4. Simulation Results and Discussion
To verify the effectiveness of the proposed residential EMS and associated control strategies, all the derived sceanrios have been simulated and results presented and discussed. This is in order to get a thorough investiagation that allow to demonstrate the interest of renewables and V2H technology in the residential sector.
The EV can be operated in V2H mode only when it is available (connected to home) and when its charge level is higher than the SOCmax, which is set in this study at 50%, because the EV must always be available and charged with an acceptable state of charge as soon as the user needs it, it is necessary to think of the emergency case of use of the vehicle by the owner.
4.1. EV Connected to Home
4.1.1. Case 1
Figure 7 demonstrates the outcomes of the first scenario. The power produced by the PV generator is of higher value and equal to 63 kW. It is able to supply the residential loads with 26 kW power and charge the EV with 7.5 kW charging power and charge the storage battery with a power of 7.3 kW, and there remains about 22.2 kW it is supplied to the electrical grid.
A negative value of the power ( means that the element receives energy (charging the battery/charging the EV/injecting energy into the grid). Contrarywise, the element is providing energy (by depleting the battery, discharging the EV, or using grid electricity) if the power value was positive.
In this case the energy produced through the PV is sufficient to meet the requirements of the household loads, to charge the EV and the storage battery, and the rest of the power is injected into the electricity grid.
Figure 8a shows EV charging and
Figure 8b shows battery charging, and the DC bus voltage is shown in
Figure 9.
4.1.2. Case 2
In this scenario, the energy generated through the PV generator is of low value, the PV power and the storage battery power are not enough to supply the residential loads. Moreover, since the EV is connected to the house and its charge level is greater than 50%, so it intervenes to meet the demand for household loads, and the electricity grid intervenes to supply the load remaining power of around 8.5 kW as shown in
Figure 10.
The EV operates in this case in V2H mode. It makes use of the energy contained in its battery to power household loads as depicted by
Figure 11.
4.1.3. Case 3
As shown by
Figure 12, the PV power and the storage battery power are not enough to supply the residential loads, and the EV is discharged. In this case, the grid intervenes to ensure the load requirements are satisfied, and the EV operates in the H2V mode.
Figure 13 represents the SOC of the EV and the storage battery. The EV operates in H2V mode, it charges through power from storage battery, PV system, and utility grid.
In this case, the EV cannot operate in V2H mode because it is discharged.

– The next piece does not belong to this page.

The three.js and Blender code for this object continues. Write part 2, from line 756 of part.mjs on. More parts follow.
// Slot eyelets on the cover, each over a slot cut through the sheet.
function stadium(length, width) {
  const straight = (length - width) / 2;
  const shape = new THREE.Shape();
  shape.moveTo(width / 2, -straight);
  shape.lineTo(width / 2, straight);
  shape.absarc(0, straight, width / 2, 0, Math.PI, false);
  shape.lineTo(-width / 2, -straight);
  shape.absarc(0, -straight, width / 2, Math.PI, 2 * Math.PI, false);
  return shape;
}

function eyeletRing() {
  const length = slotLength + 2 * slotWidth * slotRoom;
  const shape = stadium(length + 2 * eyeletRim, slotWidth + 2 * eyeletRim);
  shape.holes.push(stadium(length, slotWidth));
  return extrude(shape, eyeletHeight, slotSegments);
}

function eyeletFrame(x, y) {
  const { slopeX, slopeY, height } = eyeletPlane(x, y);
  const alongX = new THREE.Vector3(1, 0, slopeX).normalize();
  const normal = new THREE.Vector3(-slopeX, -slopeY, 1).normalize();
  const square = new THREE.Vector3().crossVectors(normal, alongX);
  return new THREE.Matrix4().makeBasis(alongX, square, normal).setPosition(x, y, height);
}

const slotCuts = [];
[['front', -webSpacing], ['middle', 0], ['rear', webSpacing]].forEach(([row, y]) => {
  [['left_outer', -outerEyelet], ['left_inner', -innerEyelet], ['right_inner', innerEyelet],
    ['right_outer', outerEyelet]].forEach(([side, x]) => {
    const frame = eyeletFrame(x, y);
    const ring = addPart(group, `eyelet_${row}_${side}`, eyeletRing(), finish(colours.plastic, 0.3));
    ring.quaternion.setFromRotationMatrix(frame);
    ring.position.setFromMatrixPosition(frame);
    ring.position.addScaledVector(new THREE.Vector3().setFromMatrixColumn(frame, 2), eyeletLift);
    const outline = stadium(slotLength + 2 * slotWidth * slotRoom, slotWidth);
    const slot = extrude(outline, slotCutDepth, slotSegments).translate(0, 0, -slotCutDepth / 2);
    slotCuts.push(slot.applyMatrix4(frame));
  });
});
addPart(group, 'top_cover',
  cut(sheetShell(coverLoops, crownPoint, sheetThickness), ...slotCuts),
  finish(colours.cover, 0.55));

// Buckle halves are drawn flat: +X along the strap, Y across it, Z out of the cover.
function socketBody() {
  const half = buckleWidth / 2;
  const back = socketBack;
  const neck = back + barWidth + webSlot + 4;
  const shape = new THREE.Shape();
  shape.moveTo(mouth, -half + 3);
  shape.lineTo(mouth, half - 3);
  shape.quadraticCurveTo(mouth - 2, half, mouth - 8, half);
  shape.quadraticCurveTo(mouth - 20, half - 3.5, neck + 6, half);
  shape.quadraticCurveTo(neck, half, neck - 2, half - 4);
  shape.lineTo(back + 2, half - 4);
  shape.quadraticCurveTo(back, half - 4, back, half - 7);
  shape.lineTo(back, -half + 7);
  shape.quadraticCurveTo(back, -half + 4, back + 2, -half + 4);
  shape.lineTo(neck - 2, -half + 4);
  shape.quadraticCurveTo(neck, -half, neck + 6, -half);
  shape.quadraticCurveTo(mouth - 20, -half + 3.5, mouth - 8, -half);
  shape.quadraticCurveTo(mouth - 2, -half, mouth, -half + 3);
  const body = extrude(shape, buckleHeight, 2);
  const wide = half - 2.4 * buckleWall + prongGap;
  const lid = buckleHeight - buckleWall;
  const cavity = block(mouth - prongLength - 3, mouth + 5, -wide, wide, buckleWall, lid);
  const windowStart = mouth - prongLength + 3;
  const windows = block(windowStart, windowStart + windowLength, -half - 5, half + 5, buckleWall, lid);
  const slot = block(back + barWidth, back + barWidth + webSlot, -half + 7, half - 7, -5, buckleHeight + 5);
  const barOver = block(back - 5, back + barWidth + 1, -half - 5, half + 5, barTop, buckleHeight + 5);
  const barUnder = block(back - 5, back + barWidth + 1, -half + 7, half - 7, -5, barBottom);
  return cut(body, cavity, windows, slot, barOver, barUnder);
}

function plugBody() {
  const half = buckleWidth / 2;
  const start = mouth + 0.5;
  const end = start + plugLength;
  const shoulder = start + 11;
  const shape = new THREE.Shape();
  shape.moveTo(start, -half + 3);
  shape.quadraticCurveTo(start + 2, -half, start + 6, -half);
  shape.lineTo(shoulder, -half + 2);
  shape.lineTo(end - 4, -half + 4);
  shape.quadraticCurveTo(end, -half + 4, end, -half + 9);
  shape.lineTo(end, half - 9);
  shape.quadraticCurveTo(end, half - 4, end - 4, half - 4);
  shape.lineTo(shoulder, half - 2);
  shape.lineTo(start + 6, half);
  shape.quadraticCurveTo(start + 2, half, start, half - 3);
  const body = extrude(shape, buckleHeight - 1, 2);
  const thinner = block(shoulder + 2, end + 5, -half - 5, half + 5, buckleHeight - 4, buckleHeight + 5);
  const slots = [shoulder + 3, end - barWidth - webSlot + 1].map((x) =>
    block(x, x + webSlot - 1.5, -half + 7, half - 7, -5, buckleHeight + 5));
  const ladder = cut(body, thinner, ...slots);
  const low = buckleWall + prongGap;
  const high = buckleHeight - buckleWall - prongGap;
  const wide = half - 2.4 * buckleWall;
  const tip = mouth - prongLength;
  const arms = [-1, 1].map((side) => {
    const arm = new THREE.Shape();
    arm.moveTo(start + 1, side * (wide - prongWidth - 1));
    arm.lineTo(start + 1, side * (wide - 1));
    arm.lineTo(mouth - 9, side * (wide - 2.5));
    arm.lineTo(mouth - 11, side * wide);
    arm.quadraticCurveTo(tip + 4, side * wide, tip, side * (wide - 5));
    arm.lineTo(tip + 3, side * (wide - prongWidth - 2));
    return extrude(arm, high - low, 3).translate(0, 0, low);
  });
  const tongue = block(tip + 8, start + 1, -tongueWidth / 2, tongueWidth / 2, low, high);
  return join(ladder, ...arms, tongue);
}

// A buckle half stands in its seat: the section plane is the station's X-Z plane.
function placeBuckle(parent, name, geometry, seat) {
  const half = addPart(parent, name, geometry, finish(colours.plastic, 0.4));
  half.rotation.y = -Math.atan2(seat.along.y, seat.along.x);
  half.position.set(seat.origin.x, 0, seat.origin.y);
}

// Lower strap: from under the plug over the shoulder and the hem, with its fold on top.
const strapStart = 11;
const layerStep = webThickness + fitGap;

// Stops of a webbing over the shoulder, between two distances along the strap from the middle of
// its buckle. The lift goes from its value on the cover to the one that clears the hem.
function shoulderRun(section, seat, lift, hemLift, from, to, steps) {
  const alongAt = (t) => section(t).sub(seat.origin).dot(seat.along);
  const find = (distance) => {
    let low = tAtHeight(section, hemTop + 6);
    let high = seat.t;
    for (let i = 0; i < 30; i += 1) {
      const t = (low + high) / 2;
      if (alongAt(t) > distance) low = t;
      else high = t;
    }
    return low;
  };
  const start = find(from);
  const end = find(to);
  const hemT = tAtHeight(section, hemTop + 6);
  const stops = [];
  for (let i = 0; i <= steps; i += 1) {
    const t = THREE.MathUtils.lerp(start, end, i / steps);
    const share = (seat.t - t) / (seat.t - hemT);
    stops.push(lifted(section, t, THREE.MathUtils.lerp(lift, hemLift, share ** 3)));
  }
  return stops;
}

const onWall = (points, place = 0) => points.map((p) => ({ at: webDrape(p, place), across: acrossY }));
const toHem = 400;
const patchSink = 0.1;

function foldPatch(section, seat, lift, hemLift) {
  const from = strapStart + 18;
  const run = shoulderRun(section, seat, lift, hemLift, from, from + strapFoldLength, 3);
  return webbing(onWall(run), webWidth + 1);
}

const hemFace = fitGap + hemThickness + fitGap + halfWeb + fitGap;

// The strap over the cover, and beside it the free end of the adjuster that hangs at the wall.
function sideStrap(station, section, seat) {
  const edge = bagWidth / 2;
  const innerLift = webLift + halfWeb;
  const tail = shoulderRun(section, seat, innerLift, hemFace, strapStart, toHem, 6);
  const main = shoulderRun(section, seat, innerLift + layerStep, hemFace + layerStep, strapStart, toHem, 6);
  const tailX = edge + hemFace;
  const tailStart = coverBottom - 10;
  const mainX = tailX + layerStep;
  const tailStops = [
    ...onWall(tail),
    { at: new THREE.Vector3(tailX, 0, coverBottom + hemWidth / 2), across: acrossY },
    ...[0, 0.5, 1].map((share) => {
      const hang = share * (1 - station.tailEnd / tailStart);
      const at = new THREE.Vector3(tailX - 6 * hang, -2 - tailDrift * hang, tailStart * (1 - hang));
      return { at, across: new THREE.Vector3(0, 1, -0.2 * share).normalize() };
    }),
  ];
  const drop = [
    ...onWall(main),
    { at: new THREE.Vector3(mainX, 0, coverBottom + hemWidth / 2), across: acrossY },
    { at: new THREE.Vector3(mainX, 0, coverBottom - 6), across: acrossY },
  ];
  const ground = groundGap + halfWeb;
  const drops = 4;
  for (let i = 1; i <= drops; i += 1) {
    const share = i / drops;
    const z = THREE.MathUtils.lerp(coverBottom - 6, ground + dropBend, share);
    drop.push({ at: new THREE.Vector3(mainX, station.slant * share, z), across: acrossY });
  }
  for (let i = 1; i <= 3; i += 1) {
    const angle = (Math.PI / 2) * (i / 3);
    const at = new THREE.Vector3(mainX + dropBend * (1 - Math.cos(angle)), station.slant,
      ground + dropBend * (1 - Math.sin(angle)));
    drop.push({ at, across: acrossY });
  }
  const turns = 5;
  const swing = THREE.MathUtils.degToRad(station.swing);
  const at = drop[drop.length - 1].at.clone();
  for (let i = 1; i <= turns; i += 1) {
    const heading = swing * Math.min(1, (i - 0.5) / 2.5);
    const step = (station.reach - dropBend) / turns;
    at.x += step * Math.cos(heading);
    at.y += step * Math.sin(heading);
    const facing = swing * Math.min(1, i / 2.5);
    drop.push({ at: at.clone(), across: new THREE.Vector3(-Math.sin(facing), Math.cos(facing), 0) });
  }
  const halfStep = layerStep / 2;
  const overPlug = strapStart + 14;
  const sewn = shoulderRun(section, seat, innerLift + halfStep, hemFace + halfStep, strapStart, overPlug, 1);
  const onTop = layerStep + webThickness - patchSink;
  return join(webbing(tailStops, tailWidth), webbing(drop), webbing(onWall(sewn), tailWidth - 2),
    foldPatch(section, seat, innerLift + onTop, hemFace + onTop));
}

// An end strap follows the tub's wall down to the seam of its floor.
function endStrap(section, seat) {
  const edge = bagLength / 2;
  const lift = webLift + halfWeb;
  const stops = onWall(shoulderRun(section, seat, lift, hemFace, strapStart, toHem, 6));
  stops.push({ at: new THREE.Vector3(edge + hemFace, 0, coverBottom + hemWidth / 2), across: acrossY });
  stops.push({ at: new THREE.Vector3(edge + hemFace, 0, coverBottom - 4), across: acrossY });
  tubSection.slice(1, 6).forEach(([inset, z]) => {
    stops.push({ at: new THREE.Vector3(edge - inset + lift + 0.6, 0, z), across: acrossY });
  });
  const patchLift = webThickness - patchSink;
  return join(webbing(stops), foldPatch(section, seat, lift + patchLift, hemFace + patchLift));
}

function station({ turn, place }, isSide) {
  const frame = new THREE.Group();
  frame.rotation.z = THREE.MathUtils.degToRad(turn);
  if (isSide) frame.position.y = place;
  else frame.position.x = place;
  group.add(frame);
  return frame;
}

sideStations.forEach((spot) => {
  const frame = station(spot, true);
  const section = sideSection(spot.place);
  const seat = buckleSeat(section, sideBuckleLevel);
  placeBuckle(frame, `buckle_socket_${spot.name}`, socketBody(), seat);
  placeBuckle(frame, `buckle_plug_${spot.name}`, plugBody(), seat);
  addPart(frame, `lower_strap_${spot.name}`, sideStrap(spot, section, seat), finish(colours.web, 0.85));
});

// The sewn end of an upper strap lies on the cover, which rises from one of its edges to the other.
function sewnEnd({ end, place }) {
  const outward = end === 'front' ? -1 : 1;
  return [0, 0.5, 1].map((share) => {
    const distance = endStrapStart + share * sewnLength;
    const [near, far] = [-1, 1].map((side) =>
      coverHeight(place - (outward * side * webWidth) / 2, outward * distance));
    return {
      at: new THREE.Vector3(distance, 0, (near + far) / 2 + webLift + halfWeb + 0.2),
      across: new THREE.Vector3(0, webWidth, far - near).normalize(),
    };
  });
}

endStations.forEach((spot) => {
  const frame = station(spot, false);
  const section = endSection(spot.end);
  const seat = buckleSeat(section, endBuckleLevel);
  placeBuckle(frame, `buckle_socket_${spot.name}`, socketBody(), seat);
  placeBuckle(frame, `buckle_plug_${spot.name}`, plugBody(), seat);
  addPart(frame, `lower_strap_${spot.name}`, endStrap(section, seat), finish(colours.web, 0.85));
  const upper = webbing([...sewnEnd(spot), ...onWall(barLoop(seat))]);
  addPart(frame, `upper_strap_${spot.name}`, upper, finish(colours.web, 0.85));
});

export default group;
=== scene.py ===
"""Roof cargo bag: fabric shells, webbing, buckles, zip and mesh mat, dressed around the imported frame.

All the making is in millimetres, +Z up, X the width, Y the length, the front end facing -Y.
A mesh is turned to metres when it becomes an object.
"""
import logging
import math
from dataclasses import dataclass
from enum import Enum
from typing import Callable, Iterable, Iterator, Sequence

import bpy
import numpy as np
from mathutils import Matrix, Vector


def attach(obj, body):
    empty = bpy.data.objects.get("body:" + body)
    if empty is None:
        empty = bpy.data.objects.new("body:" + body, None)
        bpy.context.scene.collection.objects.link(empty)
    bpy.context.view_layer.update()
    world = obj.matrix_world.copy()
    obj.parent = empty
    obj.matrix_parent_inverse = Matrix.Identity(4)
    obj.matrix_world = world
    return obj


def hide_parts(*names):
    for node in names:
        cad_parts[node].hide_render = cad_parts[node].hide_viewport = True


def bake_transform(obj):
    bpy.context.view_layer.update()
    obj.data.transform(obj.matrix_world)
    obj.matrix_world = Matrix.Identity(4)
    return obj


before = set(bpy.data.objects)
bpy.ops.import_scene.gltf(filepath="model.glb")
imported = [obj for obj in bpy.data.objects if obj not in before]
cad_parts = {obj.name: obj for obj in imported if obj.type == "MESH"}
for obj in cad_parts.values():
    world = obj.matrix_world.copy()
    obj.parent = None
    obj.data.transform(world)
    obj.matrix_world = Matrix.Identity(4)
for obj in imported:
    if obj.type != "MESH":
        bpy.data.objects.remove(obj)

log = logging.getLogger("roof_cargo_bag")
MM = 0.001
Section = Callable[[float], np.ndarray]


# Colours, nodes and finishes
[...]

The grid power used is about 22.5 kW, compared to the previous case (case 2), the grid power has been used was just 8.5 kW. Therefore, the simulation results presented in
Figure 12 show that the use of EV in V2H mode makes it possible to relieve the electrical grid.
4.2. EV Is Not Connected to Home
PV power and storage battery power are not enough to supply residential loads, and the EV is not connected to the house, in this case the grid intervenes to ensure the continuity of service. In this scenario the EV is not connected to the house, it does not intervene in the residential system.
Figure 14 shows that the power of the EV is at zero because the EV is not connected to the home, and the power produced by the PV is low. Therefore, the storage battery, which will be discharged to satisfy the demand of the household loads as shown by
Figure 15, and the electricity grid intervenes to satisfy the load requirements. In this scenario, the power of the grid used is approximately 16 kW. On the other hand, in the same scenario but with the intervention of the EV, the grid uses just a power of 8.5 kW (
Figure 10). This means that the participation of the EV allows to reduce the use of the grid, which leads to the relief of the grid.
5. Summary and Conclusions
The V2H concept is considered an advanced and useful technology, as it can contribute to reducing residential electricity consumption bills and relieving the grid in times of high electricity demand. Most EV owners can benefit from this concept when the EVs are parked at workplace or at home. This work deals with the integration of EV in a residential system operated in a grid-connected mode, and it comprises the PV system, battery storage system, and home loads.
A hybrid control has been suggested to control the different elements of the system, the EV converter is controlled through the combined PI-Fuzzy logic control, which combines the two controls, the conventional PI and the fuzzy logic, the bidirectional AC–DC converter is controlled by ADRC control. The results show the efficiency of the both controllers, the PI-Fuzzy logic controller in reducing voltage and current ripples, and the ADRC controller in rejecting disturbances.
To manage the energy exchange between residential system elements, an energy management system based on the rule-based method is proposed. The suggested EMS addresses all possible scenarios, considering the emergency use of the EV by the owner. All these possible scenarios have been tested and validated.
The simulation results show that the proposed EMS with a residential system integrating V2H technology is a reliable solution that can better handle peak energy demand while simultaneously reducing power grid intervention. The PV is considered as main source, battery for storage, utility grid is used as a backup source. The EV in this work operates in two modes, V2H mode and H2V mode depending on operating conditions. When the energy produced through the PV generator is higher, this power is used to meet the requirements of residential loads and charge the storage batteries and the EV battery to be used when needed (EV operates in H2V mode), and the excess PV energy is injected into the grid. On the contrary, when the energy generated through the PV generator is low, the storage battery and the EV are used to supply the residential loads (EV operates in V2H mode), the electricity grid intervenes to satisfy the load if the power of the battery storage and EV and PV is not enough.